Japanese Patent Application Laid-Open Publication No. 2004-129287 (claims etc.) (patent document 1) discloses a means for realizing method (2) at high speed, and Japanese Patent Application Laid-Open Publication No. 05-346898 (claims etc.) (patent document 2) discloses an art related thereto. Patent document 1 discloses an art of enabling the TCP/IP layer and the user application program to be unaware of redundancy, by enabling the port control means that performs address translation between the MAC layer and the IP layer to transfer the information on the MAC layer (MAC address) recognized by the IP layer before the route change to the IP layer even when the redundant portion of the MAC layer is switched.
In the art disclosed in patent document 1, the MAC address is changed to the communication destination address of the migration source by a redundant software or path switch software. The application is unaware of the redundancy, and continues communication using the same TCP connection. Even when the TCP path is switched, the TCP connection is maintained and the application is not influenced by the switching. Further, patent document 2 discloses an art of establishing a connection between the client and server, and if a communication error occurs on the connection during data communication, detects the error to automatically release the connection when the error occurs, outputs a connection establishment request and establishes a new connection.

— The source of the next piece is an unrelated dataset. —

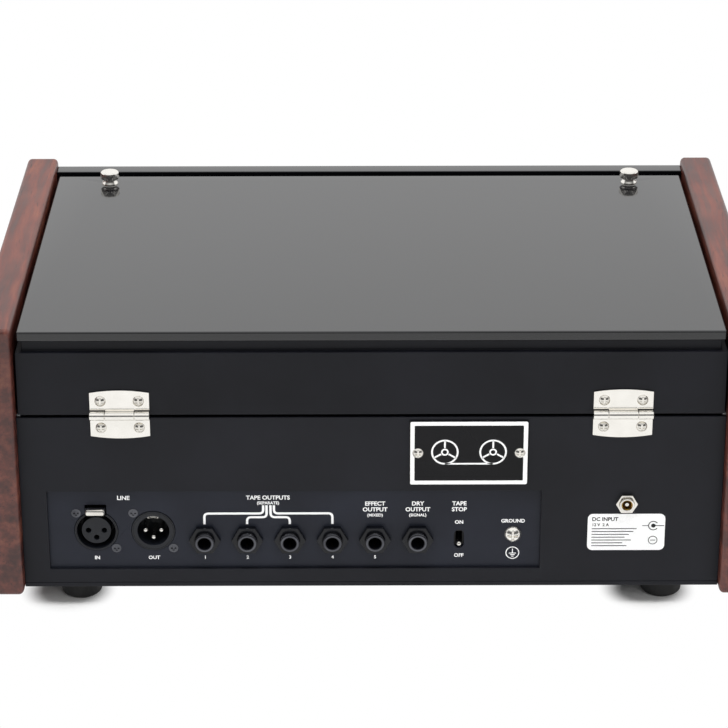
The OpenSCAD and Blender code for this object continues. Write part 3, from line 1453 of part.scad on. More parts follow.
module pilot_lamp() color([0.75, 0.10, 0.08]) on_front(x_lamp, row_low) {
    translate([0, 0, -sheet - lamp_deep]) cylinder(h = lamp_deep, r = lamp_d / 2 + 0.5);
    translate([0, 0, -sheet - 1]) cylinder(h = sheet + 1, r = lamp_d / 2 - 1);
    cylinder(h = lamp_rim, r = lamp_d / 2 + 1);
    translate([0, 0, lamp_rim - 0.1]) intersection() {
        sphere(lamp_d / 2);
        cylinder(h = lamp_d, r = lamp_d);
    }
}

bottom_plate();
rear_panel();
cheek_left();
cheek_right();
front_panel();
front_rail();
io_plate();
rubber_feet();
badge_plate();
xlr_socket_in();
xlr_socket_out();
xlr_insert();
jack_sockets();
jack_nuts();
dc_socket();
dc_nut();
stop_switch_body();
earth_terminal();
hinge_leaves_body();
body_screws();
deck_plate();
head_bridge();
tape_heads();
tape_guides();
tape_tray();
tape_loop();
motor();
drive_belt();
solenoid();
circuit_board();
reverb_tank();
meter_case();
meter_dial();
meter_window();
potentiometers();
toggle_bushing();
pilot_lamp();
lid_frame();
lid_panel();
hinge_leaves_lid();
lid_screws();
thumbscrew_left();
thumbscrew_right();
knob_input();
knob_bass();
knob_treble();
knob_rate();
knob_repeats();
knob_echo();
knob_reverb();
selector_knob();
power_toggle();
meter_needle();
xlr_latch();
stop_switch_lever();
capstan_flywheel();
motor_pulley();
pinch_roller();
pinch_arm();
solenoid_plunger();
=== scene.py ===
"""Looks of a table-top tape echo unit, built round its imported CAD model."""
import json
import math

import bmesh
import bpy
from mathutils import Matrix, Vector


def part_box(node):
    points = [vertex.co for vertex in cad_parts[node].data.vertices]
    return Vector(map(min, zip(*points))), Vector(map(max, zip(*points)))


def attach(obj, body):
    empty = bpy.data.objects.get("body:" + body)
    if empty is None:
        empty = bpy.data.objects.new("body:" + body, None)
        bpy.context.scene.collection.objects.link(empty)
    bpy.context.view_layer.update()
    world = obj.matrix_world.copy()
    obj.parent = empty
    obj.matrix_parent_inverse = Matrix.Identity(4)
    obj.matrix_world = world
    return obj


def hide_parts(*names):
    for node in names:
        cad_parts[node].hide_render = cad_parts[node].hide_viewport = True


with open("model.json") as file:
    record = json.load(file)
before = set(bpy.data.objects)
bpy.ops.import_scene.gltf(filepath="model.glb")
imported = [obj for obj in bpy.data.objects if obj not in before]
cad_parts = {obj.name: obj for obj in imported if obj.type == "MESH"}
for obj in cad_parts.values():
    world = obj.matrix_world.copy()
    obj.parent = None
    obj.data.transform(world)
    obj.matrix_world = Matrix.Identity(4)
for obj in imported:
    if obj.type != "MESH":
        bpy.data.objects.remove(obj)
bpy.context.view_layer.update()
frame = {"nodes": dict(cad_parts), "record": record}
nodes = frame["nodes"]
MM = 0.001
CABINET = "cabinet"

# ---- Sizes in millimetres, read from the frame where a CAD piece has them ----


def node_box(name):
    low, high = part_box(name)
    return low / MM, high / MM


rear_low, rear_high = node_box("rear_panel")
kick_low, kick_high = node_box("front_panel")
rail_low, _ = node_box("front_rail")
Y_REAR = rear_high.y
Z_FLOOR = rear_low.z
Y_KICK = kick_low.y
SHEET = rear_high.y - rear_low.y
KICK_H = 27
Z_KICK = Z_FLOOR + KICK_H
LEAN = math.atan((rail_low.y - Y_KICK) / (kick_high.z - Z_KICK))
PRINT_T = 0.05


def on_rear(right, up, out=0.0):
    """Frame on the rear panel: x to the viewer's right, y up, z outwards."""
    return Matrix(((-1, 0, 0, -right), (0, 0, 1, Y_REAR + out), (0, 1, 0, Z_FLOOR + up), (0, 0, 0, 1)))


def on_plate(right, up, out=0.0):
    """The same on the connector plate, which lies one sheet behind."""
    return on_rear(right, up, out - SHEET)


def on_front(right, up, out=0.0):
    """Frame on the sloping panel: x to the right, y up the slope, z outwards."""
    s, c = math.sin(LEAN), math.cos(LEAN)
    origin = Vector((right, Y_KICK + up * s - out * c, Z_KICK + up * c + out * s))
    return Matrix(((1, 0, 0, origin.x), (0, s, -c, origin.y), (0, c, s, origin.z), (0, 0, 0, 1)))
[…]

However, the prior art does not disclose the art of switching paths via a means at high speed and without the application being aware of the switch and without the execution of a path switch means in the host. In other words, according to patent document 1, the host requires a path control software, and a plurality of connections must be established in advance. According to patent document 2, the path failure recovery is performed at high speed, but there is no disclosure of an art of changing the connection destination of the paths. In other words, it does not disclose the art of disconnecting paths from the storage with the aim to switch paths or switch targets.